When the 2023 Draft came, the Royals went with upside in their first two picks, selecting catcher Blake Mitchell No. 8 overall and Wolters with their second pick. Now the two young Blakes are rooming together at the Royals’ housing facility, The Fountains, and they’re featured on Kansas City’s Spring Breakout roster for the March 17 event.

On the other side of the suite is Hiro Wyatt and Stone Russell, two other high school players from last year’s Draft class.

“We’ve developed a bond, and it’s been great,” Mitchell said. “Play video games together, cook together, do a lot of things together -- well, I don’t cook. Wolters and Hiro will do most of the cooking. I lean on them. I’ll buy some things, let them cook it. It’s great.”

Off the field, the four of them are learning to be adults, away from home for the first time. On the field, they’re learning how to be professional baseball players, and Wolters has wowed with his presence, his stuff and his command.

“He’s great to catch,” Mitchell said. “The hitters who have faced him are like, ‘Man, he’s really good.’ I’m like, ‘Yeah, I know, I’m glad I’m catching him.’ It’s been awesome.”

Wolters is armed with an upper-90s fastball and above-average breaking ball, along with an improved changeup that will be a major focus for him this year, as he tries to maintain a three-pitch mix as a starter. That third pitch has already taken strides this spring.

“I remember I was just playing catch with Ethan Bosacker, and his changeups were gross,” Wolters said. “They were so good. And I was like, ‘What are you thinking about when you throw it?’ And he’s just like, ‘Hold it loose like an egg.’ I tried it, and threw a couple good ones. Picking up on little things like that has been really fun.

“But the biggest thing I try to do is attack the zone. Throw strikes. Throw every pitch with conviction.”

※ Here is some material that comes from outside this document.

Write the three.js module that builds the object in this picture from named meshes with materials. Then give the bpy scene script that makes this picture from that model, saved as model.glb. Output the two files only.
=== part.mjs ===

Wolters made his pro debut in instructional league last fall, so his first official outing will come this year in the Arizona Complex League or at Single-A Columbia. The past few years, the Royals have kept pitchers drafted out of high school back in Arizona until around June in their first season.

But Wolters is advanced enough that the Royals will have a decision to make when it’s time to make the affiliate rosters.

“We treat every pitcher individually,” Gibson said. “And we’ve made advanced decisions in the past, whether it’s a young Latin player or a high school pitcher, to set a target date and then see what happens. But there’s always cascading events that could speed that up or slow that down.”

Whatever happens, Wolters is ready.

“Number one goal is to stay healthy,” Wolters said. “Get used to the routine of being in pro ball. And then just have fun, wherever I’m at. And then do the absolute best that I possibly can.”